Loss-making Ecoya says it doesn't need to raise more cash despite chewing through more than $5 million in its last financial year and delaying its debt repayments.
Full year accounts for the scented candle maker show most of the $2.66 million it raised was eaten up through its acquisition of beauty products firm Trilogy. The company also drew down $2.7 million on a Bank of New Zealand loan bringing the $9.5 million loan facility up to $8.1 million.
But Ecoya chief executive Geoff Ross says the company has enough cash to fund its operations and growth.
"Ecoya does not have the need to raise more capital to fund it's existing business operations but will consider further capital raises in the future as the need dictates."
Ross said since the end of its financial year the company had raised $2 million through an investment by Milford Asset Management and Pie Funds which was used to pay down some of the $8.1 million debt.
The accounts show Ecoya renegotiated its loan with the BNZ on March 29 - just two days before the end of its financial year. The facility wasn't due to expire until September 17 next year. Ecoya had been paying $62,500 a month in principal repayments on the loan and was due to increase payments to $162,500 from April 30.
The bank agreed to allow Ecoya to make no repayments on $2 million of the loan until its expiry in April 30, 2015, and delay repayment of a further $7 million until April 1 next year.
Its accounts also reveal the group and its parent have been "subject to externally imposed capital requirements regarding interest cover since September 10, 2010 in relation to the facility with Bank of New Zealand".
The company said in its accounts that group and parent had complied with the requirements for the entire period reported.
The accounts show there was also an increase in money owed to Ecoya for its products, particularly debt that was overdue by more than two months.

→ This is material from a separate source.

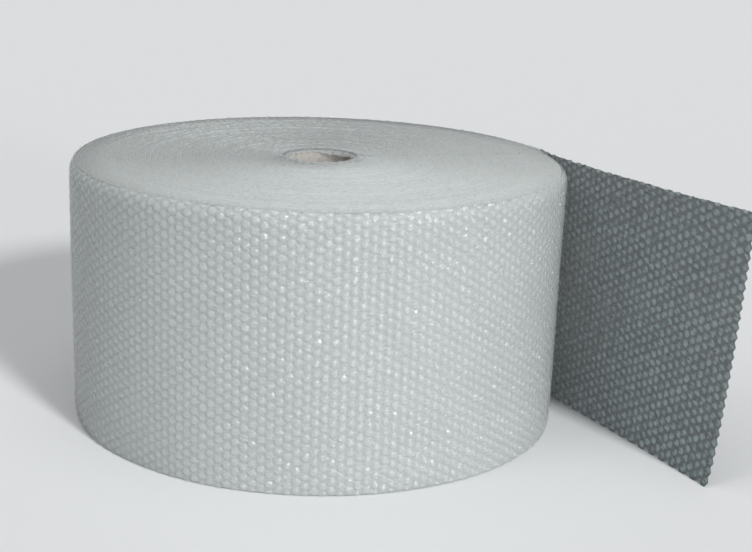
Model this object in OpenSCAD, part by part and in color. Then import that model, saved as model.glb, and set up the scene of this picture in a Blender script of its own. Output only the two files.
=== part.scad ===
/* [Roll] */
// Width of the film, which is the height of the roll as it stands on its end
film_w = 300; // [200:5:500]
// Outer radius of the roll, to the tops of the bubbles on its last turn
roll_r = 290; // [200:5:300]
// Radial space that one turn takes up inside the roll, where its bubbles are pressed
turn_pitch = 2.6; // [2.2:0.2:6]
// Depth of the groove between two turns on the end faces
turn_groove_depth = 1; // [0.4:0.1:1.6]
// Share of a turn's space that its flat edge fills, the groove taking the rest
turn_land_share = 0.5; // [0.3:0.05:0.7]
// How far the last turn stands back from the end faces, which softens the roll's shoulders
shoulder_drop = 1; // [0.5:0.1:3]

/* [Film] */
// Thickness of the free film, from its flat side to the tops of its bubbles
film_t = 4; // [3.6:0.2:6]
// Height of the bubbles above the low points between them
bubble_h = 2.4; // [1:0.1:3.2]
// Spacing of the raised points up a column, coarser than the 10.7 mm between real bubbles to spare faces
bubble_pitch = 17.5; // [17:0.5:40]

/* [Loose end] */
// Length of film that stands free of the roll
loose_l = 346; // [200:5:500]
// Direction in which the film leaves the roll, as an angle from the X axis seen from above
leave_angle = 15; // [0:1:45]
// Angle by which the film bends outward just after it leaves the roll
bend_angle = 10; // [4:1:20]
// Length of film over which that bend runs
bend_l = 48; // [20:2:120]
// How far the run after the bend bows outward at its middle
bow = 2; // [1:0.5:10]
// How far the cut end leans out of line at its top corner
flare = 31; // [5:1:60]

/* [Core] */
// Bore of the cardboard tube
core_bore_d = 76; // [50:1:90]
// Wall of the cardboard tube
core_wall = 4; // [2:0.5:8]
// Gap between the tube and the innermost turn
core_gap = 0.2; // [0.1:0.05:0.5]

/* [Hidden] */
core_r = core_bore_d / 2 + core_wall;
film_bore_r = core_r + core_gap;

// Facets round a full turn, the same in the tube and the turns so that theirs line up
round_facets = 144;

// How far the cut of the bore runs past both ends of the tube
cut_through = 1;

// Each column holds a row of points every half spacing, and they are high and low by turns
rows = 2 * round(film_w / bubble_pitch);
row_h = (film_w - 2 * shoulder_drop) / rows;
column_w = row_h * sqrt(3);
wall_columns = round(2 * PI * roll_r / column_w);
loose_columns = round(loose_l / column_w);

// The flat back of the loose end needs only every fourth column
back_step = 4;
back_columns = floor(loose_columns / back_step);

// The last turn has a least thickness, and laps over the turns inside it, so that the two make one solid
web_wall = 1;
lap = 3;
turns_r = roll_r - film_t - bubble_h - web_wall;
lap_r = turns_r - lap;
turn_count = floor((turns_r - film_bore_r) / turn_pitch);

// Loose end seen from above: a bend, then a slightly bowed run whose cut end leans out as it rises
bend_r = bend_l / (bend_angle * PI / 180);
lean_along = 2;
lean_up = 0.6;
leave_point = roll_r * [cos(leave_angle), sin(leave_angle)];
function heading(s) = leave_angle + bend_angle * min(s, bend_l) / bend_l;
function outward(s) = [cos(heading(s)), sin(heading(s))];
function along(s) = [sin(heading(s)), -cos(heading(s))];
function bend_point(s) = leave_point
    + bend_r * [cos(leave_angle) - cos(heading(s)), sin(leave_angle) - sin(heading(s))];
function run(s) = max(0, s - bend_l);
function run_share(s) = run(s) / (loose_l - bend_l);
function bow_at(s) = bow * 4 * run_share(s) * (1 - run_share(s));
function lean(s, rise) = flare * pow(run_share(s), lean_along) * pow(rise, lean_up);
function loose_point(s, rise, depth) =
    bend_point(s) + run(s) * along(s) + (bow_at(s) + lean(s, rise) - depth) * outward(s);

// Last turn seen from above: it runs clockwise and grows by one film thickness on its way round
function wall_point(turn, depth) = (roll_r - film_t + film_t * turn - depth)
    * [cos(leave_angle - 360 * turn), sin(leave_angle - 360 * turn)];

// One column of points for each place along the film
function lifted(p, row) = [p[0], p[1], shoulder_drop + row * row_h];
function depth_at(column, row) = (column + row) % 2 == 0 ? 0 : bubble_h;
function wall_column(i) = [for (j = [0 : rows])
    lifted(wall_point(i / wall_columns, i == 0 ? 0 : depth_at(i, j)), j)];
function loose_column(i) = [for (j = [0 : rows])
    lifted(loose_point(loose_l * i / loose_columns, j / rows,
        i == loose_columns ? 0 : depth_at(wall_columns + i, j)), j)];
function back_column(s) = [for (j = [0 : rows]) lifted(loose_point(s, j / rows, film_t), j)];

// Last turn and loose end as one web: a closed chain of columns, round a plain bore
module web() {
    columns = concat(
        [for (i = [0 : wall_columns - 1]) wall_column(i)],
        [for (i = [0 : loose_columns]) loose_column(i)],
        [back_column(loose_l)],
        [for (i = [back_columns : -1 : 1]) back_column(loose_l * i * back_step / loose_columns)]
    );
    count = len(columns);
    ring_start = count * (rows + 1);
    ring_points = [for (i = [0 : wall_columns - 1], z = [shoulder_drop, film_w - shoulder_drop])
        let (a = leave_angle - 360 * i / wall_columns)
        [lap_r * cos(a), lap_r * sin(a), z]];

    function at(i, j) = (i % count) * (rows + 1) + j;
    function ring(i, side) = ring_start + 2 * (i % wall_columns) + side;

    // Each cell is split along its low diagonal, so that every bubble is a point with four faces
    side_faces = [for (i = [0 : count - 1], j = [0 : rows - 1])
        each (i + j) % 2 == 0
            ? [[at(i, j), at(i + 1, j), at(i, j + 1)], [at(i + 1, j), at(i + 1, j + 1), at(i, j + 1)]]
            : [[at(i, j), at(i + 1, j), at(i + 1, j + 1)], [at(i, j), at(i + 1, j + 1), at(i, j + 1)]]];
    wall_faces = [for (i = [0 : wall_columns - 1])
        let (next = (i + 1) % wall_columns)
        each [
            [ring(i, 0), ring(i, 1), ring(next, 1), ring(next, 0)],
            [at(i, 0), ring(i, 0), ring(next, 0), at(next, 0)],
            [at(i, rows), at(next, rows), ring(next, 1), ring(i, 1)]
        ]];
    loose_edge = [0, for (i = [wall_columns - 1 : count - 1]) i];
    last = len(loose_edge) - 1;
    loose_faces = [
        [for (k = [last : -1 : 0]) at(loose_edge[k], 0)],
        [for (k = [0 : last]) at(loose_edge[k], rows)]
    ];
    polyhedron(
        points = concat([for (c = columns, p = c) p], ring_points),
        faces = concat(side_faces, wall_faces, loose_faces)
    );
}

// Half section of the wound turns, with a groove between each turn and the next at both ends
module turns_section() {
    first_r = turns_r - turn_count * turn_pitch;
    land = turn_pitch * turn_land_share;
    edge = [for (i = [0 : turn_count - 1])
        let (r = first_r + i * turn_pitch)
        each [[r, 0], [r + land, 0], [r + (land + turn_pitch) / 2, turn_groove_depth]]];
    under = concat([[film_bore_r, 0]], edge, [[turns_r, 0]]);
    over = [for (i = [len(under) - 1 : -1 : 0]) [under[i][0], film_w - under[i][1]]];
    polygon(concat(under, over));
}

module bubble_film() {
    color([0.80, 0.86, 0.86]) {
        web();
        rotate_extrude($fn = round_facets) turns_section();
    }
}

module core_tube() {
    color([0.62, 0.55, 0.46]) difference() {
        cylinder(r = core_r, h = film_w, $fn = round_facets);
        translate([0, 0, -cut_through])
            cylinder(d = core_bore_d, h = film_w + 2 * cut_through, $fn = round_facets);
    }
}

bubble_film();
core_tube();
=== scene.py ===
import math
from functools import cached_property

import bpy
import numpy as np
from mathutils import Matrix, Vector


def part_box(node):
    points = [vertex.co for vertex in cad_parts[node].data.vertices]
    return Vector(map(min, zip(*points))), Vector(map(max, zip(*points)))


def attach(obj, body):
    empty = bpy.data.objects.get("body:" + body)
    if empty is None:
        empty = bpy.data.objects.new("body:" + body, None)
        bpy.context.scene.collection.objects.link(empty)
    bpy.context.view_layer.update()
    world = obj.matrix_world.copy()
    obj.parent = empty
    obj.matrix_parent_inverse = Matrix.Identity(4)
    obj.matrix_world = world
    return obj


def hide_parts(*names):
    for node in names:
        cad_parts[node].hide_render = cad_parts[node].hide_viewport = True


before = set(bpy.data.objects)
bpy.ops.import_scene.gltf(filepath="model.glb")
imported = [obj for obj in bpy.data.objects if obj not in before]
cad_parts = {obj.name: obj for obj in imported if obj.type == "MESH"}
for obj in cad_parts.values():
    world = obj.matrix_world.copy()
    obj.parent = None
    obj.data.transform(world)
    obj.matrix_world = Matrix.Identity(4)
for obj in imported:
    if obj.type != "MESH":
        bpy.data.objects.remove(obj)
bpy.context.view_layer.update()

# Sizes of the roll, in metres, as the solids have them
FILM_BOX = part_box("bubble_film")
CORE_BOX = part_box("core_tube")
FILM_W = FILM_BOX[1][2] - FILM_BOX[0][2]
CORE_R = CORE_BOX[1][0]
ROLL_R = 0.290
FILM_T = 0.004
TURN_PITCH = 0.0026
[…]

Past due receivables crept up from $765,000 to $1,059,000. In particular, those more than 61 days late doubled from $150,000 to $320,000.
Ross said of the $320,000 owed, $140,000 related to one customer, a big retailer that was granted a longer payment term, and the company had subsequently paid up.

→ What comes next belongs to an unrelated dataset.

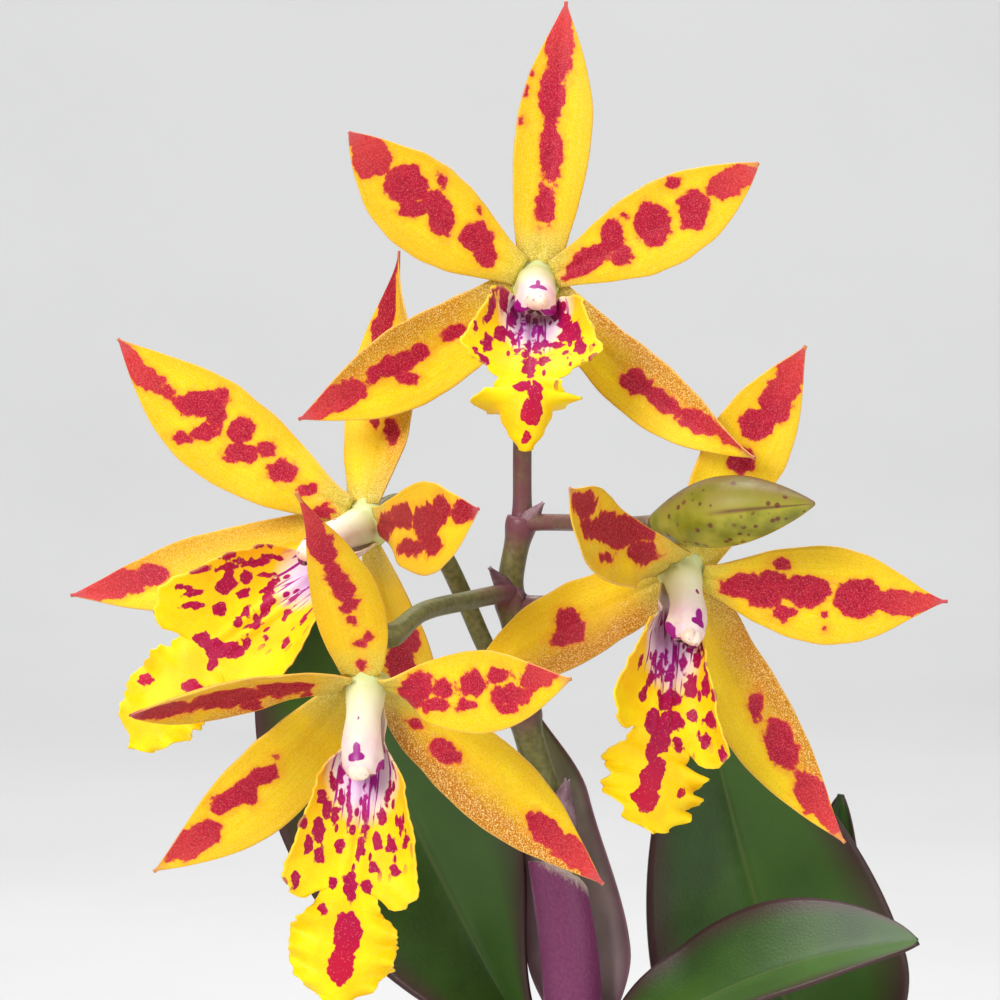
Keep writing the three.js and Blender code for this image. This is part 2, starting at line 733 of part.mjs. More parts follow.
function chipGeometry(random, ring, turn) {
  const size = CHIP_SIZE.map((side) => side * lerp(0.7, 1.2, random()));
  const chip = new THREE.BoxGeometry(...size);
  const corner = chip.attributes.position;
  const seen = new Map();
  for (let i = 0; i < corner.count; i += 1) {
    const key = [corner.getX(i), corner.getY(i), corner.getZ(i)].map(Math.sign).join();
    if (!seen.has(key)) seen.set(key, [random(), random(), random()]);
    const [a, b, c] = seen.get(key).map((r) => lerp(0.7, 1.05, r));
    corner.setXYZ(i, corner.getX(i) * a, corner.getY(i) * b, corner.getZ(i) * c);
  }
  const tilt = new THREE.Euler(lerp(-0.45, 0.45, random()), lerp(-0.45, 0.45, random()), 0);
  const spin = new THREE.Matrix4().makeRotationZ(Math.PI * random());
  chip.applyMatrix4(new THREE.Matrix4().makeRotationFromEuler(tilt));
  chip.applyMatrix4(spin);
  const height = BARK_TOP + lerp(-1, 1.2, random());
  chip.translate(ring * Math.cos(turn), ring * Math.sin(turn), height);
  return chip;
}

// What fits inside the pot up to a height, clear of its wall.
function potFilling(top) {
  const floor = POT_WALL + 1 + GAP;
  return closedLathe([
    [0, floor],
    [innerRadius(floor) - 2 * GAP, floor],
    [innerRadius(top) - 2 * GAP, top],
    [0, top],
  ]);
}

function barkGeometry() {
  const random = seeded(BARK_SEED);
  const pieces = [potFilling(BARK_TOP)];
  const goldenTurn = Math.PI * (3 - Math.sqrt(5));
  for (let i = 0; i < BARK_CHIPS; i += 1) {
    const ring = (innerRadius(BARK_TOP) - 7) * Math.sqrt((i + 0.5) / BARK_CHIPS);
    pieces.push(chipGeometry(random, ring, i * goldenTurn));
  }
  const heap = solid(joined(pieces)).intersect(solid(potFilling(POT_HEIGHT - 2)));
  const bodies = heap.subtract(solid(rhizomeGeometry(GAP))).decompose();
  return surfaceOf(bodies.reduce((a, b) => (a.volume() > b.volume() ? a : b)));
}

place("bark_bed", barkGeometry(), 0x5b3c25, 0.9);

// Pot: thrown clay with a straight tapering wall, a plain proud rim and drainage holes in a ring
// round the middle of its base.
function potGeometry() {
  const rimFoot = POT_HEIGHT - POT_RIM_HEIGHT;
  const rimRadius = POT_TOP_RADIUS + POT_RIM_PROUD;
  const floor = POT_WALL + 1;
  const bevel = 1.5;
  const thrown = closedLathe([
    [0, 0],
    [POT_BASE_RADIUS - bevel, 0],
    [POT_BASE_RADIUS, bevel],
    [lerp(POT_BASE_RADIUS, POT_TOP_RADIUS, rimFoot / POT_HEIGHT), rimFoot],
    [rimRadius - bevel, rimFoot],
    [rimRadius, rimFoot + bevel],
    [rimRadius, POT_HEIGHT - bevel],
    [rimRadius - bevel, POT_HEIGHT],
    [innerRadius(POT_HEIGHT) + bevel, POT_HEIGHT],
    [innerRadius(POT_HEIGHT), POT_HEIGHT - bevel],
    [innerRadius(floor), floor],
    [0, floor],
  ]);
  let pierced = solid(thrown);
  for (let i = 0; i < DRAIN_HOLES; i += 1) {
    const turn = (2 * Math.PI * i) / DRAIN_HOLES;
    const hole = new THREE.CylinderGeometry(DRAIN_RADIUS, DRAIN_RADIUS, 4 * floor, 16);
    hole.rotateX(Math.PI / 2);
    hole.translate(DRAIN_RING * Math.cos(turn), DRAIN_RING * Math.sin(turn), 0);
    pierced = pierced.subtract(solid(hole));
  }
  return surfaceOf(pierced);
}
place("pot", potGeometry(), 0xb5653c, 0.85);

export default orchid;
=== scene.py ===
import math
import random

import bmesh
import bpy
import numpy as np
from mathutils import Matrix, Vector, noise


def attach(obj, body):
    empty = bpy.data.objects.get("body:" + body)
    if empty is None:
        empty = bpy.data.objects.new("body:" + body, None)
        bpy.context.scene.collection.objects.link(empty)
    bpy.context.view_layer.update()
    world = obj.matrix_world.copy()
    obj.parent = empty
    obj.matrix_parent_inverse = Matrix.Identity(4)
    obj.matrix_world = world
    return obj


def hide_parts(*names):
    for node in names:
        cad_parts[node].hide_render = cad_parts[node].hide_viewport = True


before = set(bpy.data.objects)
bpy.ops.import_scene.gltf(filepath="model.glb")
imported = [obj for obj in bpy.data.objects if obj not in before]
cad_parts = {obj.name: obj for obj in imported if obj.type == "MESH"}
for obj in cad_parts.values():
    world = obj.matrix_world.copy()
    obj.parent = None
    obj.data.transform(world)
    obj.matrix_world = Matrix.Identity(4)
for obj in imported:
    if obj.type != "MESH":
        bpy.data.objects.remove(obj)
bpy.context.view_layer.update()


# Camera. It looks level with the blooms and a little down on them, from close by with a long lens.
CAMERA_TILT, CAMERA_DISTANCE, SPRAY_HEIGHT = math.radians(5), 0.9, 0.325


def put(name, data):
    """A new object made of a mesh, a lamp or a camera, put in the scene."""
    thing = bpy.data.objects.new(name, data)
    bpy.context.scene.collection.objects.link(thing)
    return thing


camera_data = bpy.data.cameras.new("camera")
camera_data.sensor_width, camera_data.lens, camera_data.clip_end = 36, 162, 50
camera = put("camera", camera_data)
camera.location = (
    0,
    -CAMERA_DISTANCE * math.cos(CAMERA_TILT),
    SPRAY_HEIGHT + CAMERA_DISTANCE * math.sin(CAMERA_TILT),
)
camera.rotation_euler = (math.pi / 2 - CAMERA_TILT, 0, 0)
bpy.context.scene.camera = camera


# Pot. A plain thrown terracotta pot with a thick collar round its mouth and three drain holes in
# its base. It is unglazed, so it shows fine turning lines and a white bloom of salts under the
# collar, and its clay is darker towards the foot.
MM = 0.001
POT_HEIGHT, POT_TOP_RADIUS, POT_BASE_RADIUS = 100, 58, 43
POT_WALL, RIM_HEIGHT, RIM_PROUD, POT_CORNER = 5, 18, 3.5, 2.6
RIM_FOOT, RIM_RADIUS, POT_FLOOR = POT_HEIGHT - RIM_HEIGHT, POT_TOP_RADIUS + RIM_PROUD, POT_WALL + 1
DRAIN_RADIUS, DRAIN_RING, DRAIN_HOLES = 5, 24, 3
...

A further $80,000 related to another customer that had since paid in full under revised terms, he said.
"The remaining debtors' balance [$100,000] is made up of a number of other customers who we consider collectible."
Ross said he expected debtor balances to continue to grow as the business grew.
Ecoya reported a $218,000 net loss for the year, down from the previous year's $4 million loss. Annual sales rose to $22.6 million from $14.3 million the previous year, which had included seven months of Trilogy sales.
Profit after interest costs, but before tax and non-recurring accounting adjustments relating to the Trilogy earn-out provisions, was $204,000 in the year ended March 31 compared with a $3.6 million loss the previous year.
Ecoya paid $10 million for Trilogy and settled the earn-out provisions at the end of March by paying $4.6 million in cash and issuing 4.6 million new shares to Trilogy's former owners.